AAAS report attributes exodus of ethnic Albanians from Kosovo to deliberate Yugoslav policy

Peer-Reviewed Publication

American Association for the Advancement of Science (AAAS)

Washington, DC (April 13, 2000)-A new AAAS report concludes that the mass exodus of refugees from Kosovo in the spring of 1999 was most likely the result of a deliberate Yugoslav policy of "ethnic cleansing." The report, written by Patrick Ball, deputy director of the AAAS Science and Human Rights Program, is being released Friday, April 14, in Pristina at a conference sponsored by the East-West Management Institute / Institute for Policy and Legal Studies.

Using border registries, surveys of residents of refugee camps and other data with innovative statistical methods, the study breaks new ground for human rights analysis. Policy or Panic? Patterns of Kosovar Albanian Refugee Flow, March - May 1999 can be found online at http://hrdata.aaas.org/kosovo/ policyorpanic starting April 14, and will be available in English, Albanian and Serbian.

"Patrick Ball and AAAS have made a substantial contribution to our understanding of human rights violations in Kosovo," said Fred Abrahams, senior researcher at Human Rights Watch. "This report provides rigorous scientific analysis of the Œethnic cleansing' that is objective and irrefutable."

By comparing the number of people who left each municipality over time to the periods when NATO bomb attacks occurred, the study concludes that only a small fraction of ethnic Albanians fled Kosovo as a direct result of NATO bombing raids. According to the study, the mass exodus of refugees from Kosovo occurred in patterns so regular that they must have been coordinated. "In the context of qualitative accounts given by refugees, the most likely explanation for the migration is that Yugoslav authorities planned and implemented a centrally organized campaign to clear at least certain regions of ethnic Albanians," the report said.

"Unlike previous analyses which have relied exclusively on refugee testimonies, this study examines the causes of the refugee exodus by evaluating the statistical patterns of the exodus itself," the report said. "Using innovative statistical methods, the study breaks new ground for human rights analysis by contextualizing the claims made by witnesses with analysis of objective administrative data."

The report is based on administrative records maintained by Albanian government officials who registered hundreds of thousands of Kosovar Albanians as they passed through the small border post near the village of Morina between March and May 1999. The report also examines other official records of refugee movements and surveys conducted in refugee camps in Albania, Macedonia and Bosnia-Herzegovina.

It's been almost a year since the United Nations took control of Kosovo, yet there is concern that fighting could resume. During the conflict last spring, several theories were advanced as to why the Kosovars were leaving: Yugoslav officials said it was because of NATO bombing, while others pointed to fighting between the Kosovo Liberation Army and Yugoslav government forces or attributed it to the Kosovars' own fear or panic.
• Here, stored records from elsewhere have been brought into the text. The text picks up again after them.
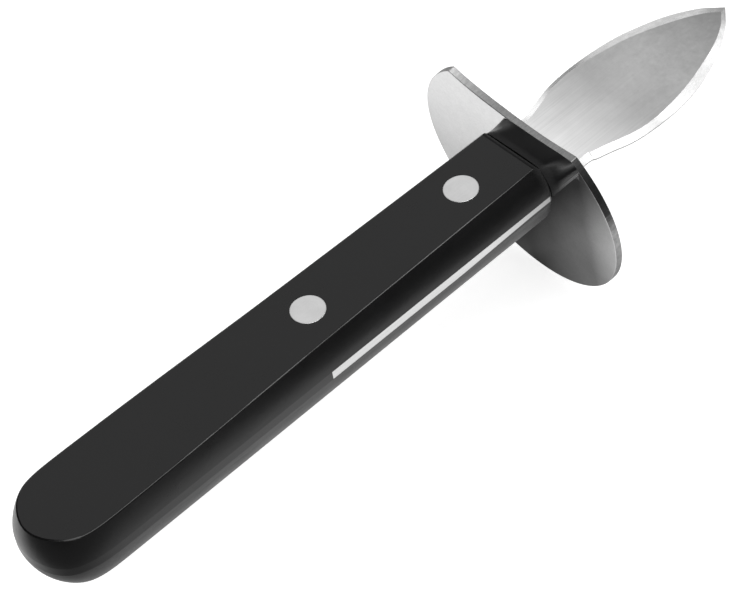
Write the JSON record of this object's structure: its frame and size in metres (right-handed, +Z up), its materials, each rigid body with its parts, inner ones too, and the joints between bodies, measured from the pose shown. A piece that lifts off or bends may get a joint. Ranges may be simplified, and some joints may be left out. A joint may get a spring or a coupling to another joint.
{
  "type": "oyster knife",
  "caption": "Short leaf-shaped blade with a large round steel hand guard, on a long flat-topped black handle held by two rivets.",
  "frame": {"origin": "on the handle's flat top face, on the knife's centre line, midway between the two rivets", "axes": "+X along the knife to the blade tip, +Y to the left seen from the butt, +Z up, out of the handle's flat top face"},
  "size_m": [0.1808, 0.0533, 0.0493],
  "materials": {
    "blade_steel": "brushed along the blade",
    "guard_steel": "satin",
    "handle_plastic": "fine matte",
    "collar_plastic": "fine matte",
    "rivet_metal": "satin, ground flush"
  },
  "bodies": {
    "root": {"blade": "blade_steel", "guard_plate": "guard_steel", "handle_body": "handle_plastic", "front_collar": "collar_plastic", "rear_rivet_upper": "rivet_metal", "rear_rivet_lower": "rivet_metal", "front_rivet_upper": "rivet_metal", "front_rivet_lower": "rivet_metal"}
  },
  "joints": []
}
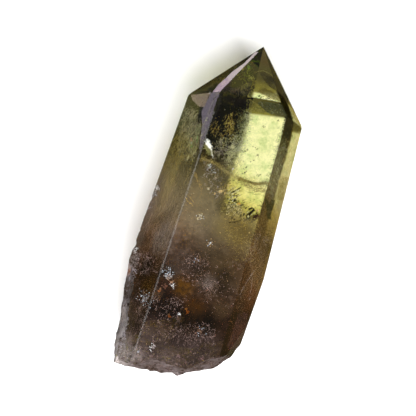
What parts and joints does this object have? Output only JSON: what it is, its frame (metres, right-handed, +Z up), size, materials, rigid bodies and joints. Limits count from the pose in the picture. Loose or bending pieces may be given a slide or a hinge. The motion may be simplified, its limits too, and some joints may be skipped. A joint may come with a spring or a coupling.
{
  "type": "lemon quartz crystal",
  "caption": "Polished pointed quartz crystal, lemon yellow at the tip and smoky brown at its rough broken end, lying on one long face.",
  "frame": {"origin": "on the surface that the crystal rests on, under the middle of its bounding box", "axes": "+Y along the crystal towards its tip, +X to the right of the tip seen from above, +Z up"},
  "size_m": [0.0342, 0.0924, 0.0284],
  "materials": {
    "quartz": "clear polished quartz, greenish yellow at the tip and smoky brown with grey clouds at the rough end"
  },
  "bodies": {
    "root": {"crystal": "quartz"}
  },
  "joints": []
}
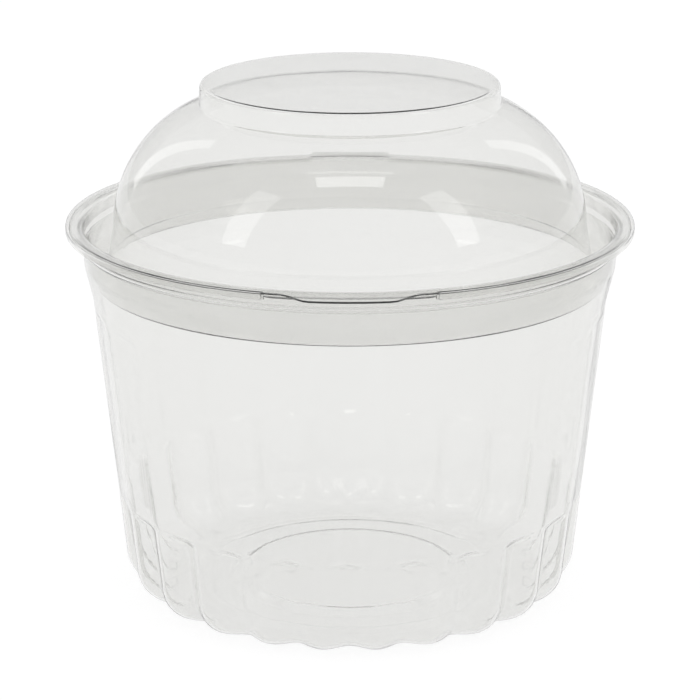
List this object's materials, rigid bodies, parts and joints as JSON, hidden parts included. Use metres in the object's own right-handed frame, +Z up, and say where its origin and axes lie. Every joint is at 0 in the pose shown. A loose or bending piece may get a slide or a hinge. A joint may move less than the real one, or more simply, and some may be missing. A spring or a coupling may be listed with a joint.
{
  "type": "plastic bowl with lid",
  "caption": "Clear thermoformed food bowl with fluted wall, scalloped foot and a domed lid hinged at the back of the rim",
  "frame": {"origin": "centre of the face that the bowl stands on, on the bowl's axis", "axes": "+Z up along the bowl's axis; -Y towards the lift tab at the front; +Y towards the film hinge at the back; +X to the right seen from the front"},
  "size_m": [0.122, 0.1285, 0.1123],
  "materials": {
    "bowl_sheet": "clear glossy thermoformed PET sheet",
    "lid_sheet": "clear glossy thermoformed PET sheet"
  },
  "bodies": {
    "bowl": {"bowl": "bowl_sheet"},
    "lid": {"lid": "lid_sheet"}
  },
  "joints": [
    {"name": "lid_hinge", "type": "hinge", "parent": "bowl", "child": "lid", "pos_m": [0, 0.0634, 0.08225], "axis": [-1, 0, 0], "range_deg": [0, 180]}
  ]
}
NATO officials, however, argued that Yugoslav forces were subjecting Kosovar Albanians to a systematic policy of "ethnic cleansing."

The AAAS report answers the question by pointing to a centralized policy as the cause of the mass migration on such a large scale and pattern. "The operation to expel Kosovar Albanians was sustained at a high level for over seven weeks. During this period, the Yugoslav authorities maintained a force of more than 50,000 soldiers, police, and paramilitary irregulars inside Kosovo and conducted a complex operation to evict more than 850,000 people," the report said. "A campaign on this scale required detailed advance planning."
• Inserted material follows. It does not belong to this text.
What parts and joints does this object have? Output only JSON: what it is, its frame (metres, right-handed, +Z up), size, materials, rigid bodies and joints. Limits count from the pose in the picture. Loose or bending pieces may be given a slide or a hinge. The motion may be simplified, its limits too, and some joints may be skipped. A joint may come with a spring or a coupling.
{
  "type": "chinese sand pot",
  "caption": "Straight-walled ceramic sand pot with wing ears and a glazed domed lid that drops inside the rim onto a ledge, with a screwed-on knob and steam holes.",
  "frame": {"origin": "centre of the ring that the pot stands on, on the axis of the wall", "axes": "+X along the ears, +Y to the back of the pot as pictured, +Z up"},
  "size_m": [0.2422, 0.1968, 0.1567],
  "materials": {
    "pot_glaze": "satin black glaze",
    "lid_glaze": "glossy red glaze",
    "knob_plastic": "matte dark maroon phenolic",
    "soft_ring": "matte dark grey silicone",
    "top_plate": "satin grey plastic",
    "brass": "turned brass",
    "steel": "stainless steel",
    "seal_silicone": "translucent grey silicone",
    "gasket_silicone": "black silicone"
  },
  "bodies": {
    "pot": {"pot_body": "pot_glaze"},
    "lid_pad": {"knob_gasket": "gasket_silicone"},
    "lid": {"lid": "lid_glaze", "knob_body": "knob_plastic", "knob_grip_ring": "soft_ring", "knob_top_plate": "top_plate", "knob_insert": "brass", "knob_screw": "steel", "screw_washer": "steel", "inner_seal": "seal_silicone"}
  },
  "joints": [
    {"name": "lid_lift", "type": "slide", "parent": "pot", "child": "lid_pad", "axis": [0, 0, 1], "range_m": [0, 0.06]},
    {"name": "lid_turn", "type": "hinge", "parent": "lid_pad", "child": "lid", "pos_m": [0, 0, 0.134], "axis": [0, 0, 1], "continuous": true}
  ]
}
The report includes findings on a number of other topics, including the effectiveness of NATO bombing to stop the policy of ethnic cleansing. "This report finds that NATO's bombing was tactically ineffective at stopping the forced eviction of Kosovar Albanians. While NATO bombing was not the cause of the migration, neither did the bombing stop Yugoslav forces from driving hundreds of thousands of Kosovar Albanians from their homes," the report said. "Only a small fraction of Kosovar Albanians fled Kosovo as a direct result of NATO bombing raids."

Nor were the mass killings linked in a systematic way to the exodus of the Kosovars, the report found. "Refugee flows do not follow patterns of mass killings," the report said. "Findings from this report support the hypothesis that the conditions which led to mass killings were more locally specific than the generalized policy which directed forced evictions. For example, Yugoslav forces executed groups of Kosovar Albanians, primarily men, in retaliation for KLA attacks or because the victims lived in villages or towns thought to be KLA strongholds."

More than 850,000 ethnic Albanians were forced form their homes and fled Kosovo during this period. Refugees arriving in the camps gave detailed accounts of massacres, rapes, and other atrocities. Families told stories of being forced from their homes, being stripped of their identities and seeing their men taken from them, unsure of what became of them.

"The first priority of a people who have suffered atrocity is to establish the truth," Ball said. "Yugoslav President Slobodan Milosevic suggested that Kosovars fled their homes to escape NATO's bombing, although most of the refugees themselves told of being shelled by Yugoslav forces or of being threatened with death if they did not leave."

Ball traveled to Albania last spring and worked closely with Albanian and Kosovar partner organizations such as the Tirana-based Institute for Policy and Legal Studies to collect data from the refugees. Ball and Fritz Scheuren, a top statistician and AAAS member, set up a framework to measure scientifically the human rights abuses. Their methods included probability sampling, conversational interviews, relational databases and statistics.

Science has proven to be a helpful tool in the often politically charged process of gathering and analyzing evidence of human rights abuses. For example, the truth commission in South Africa used quantitative analysis to show that the overwhelming majority of killings before 1990 were committed by the South African Police. In the analysis of genocide in Guatemala, the truth commission used quantitative analysis to show that in several crucial regions, rates of indigenous people killed by the state were five to eight times greater than rates among non-indigenous people.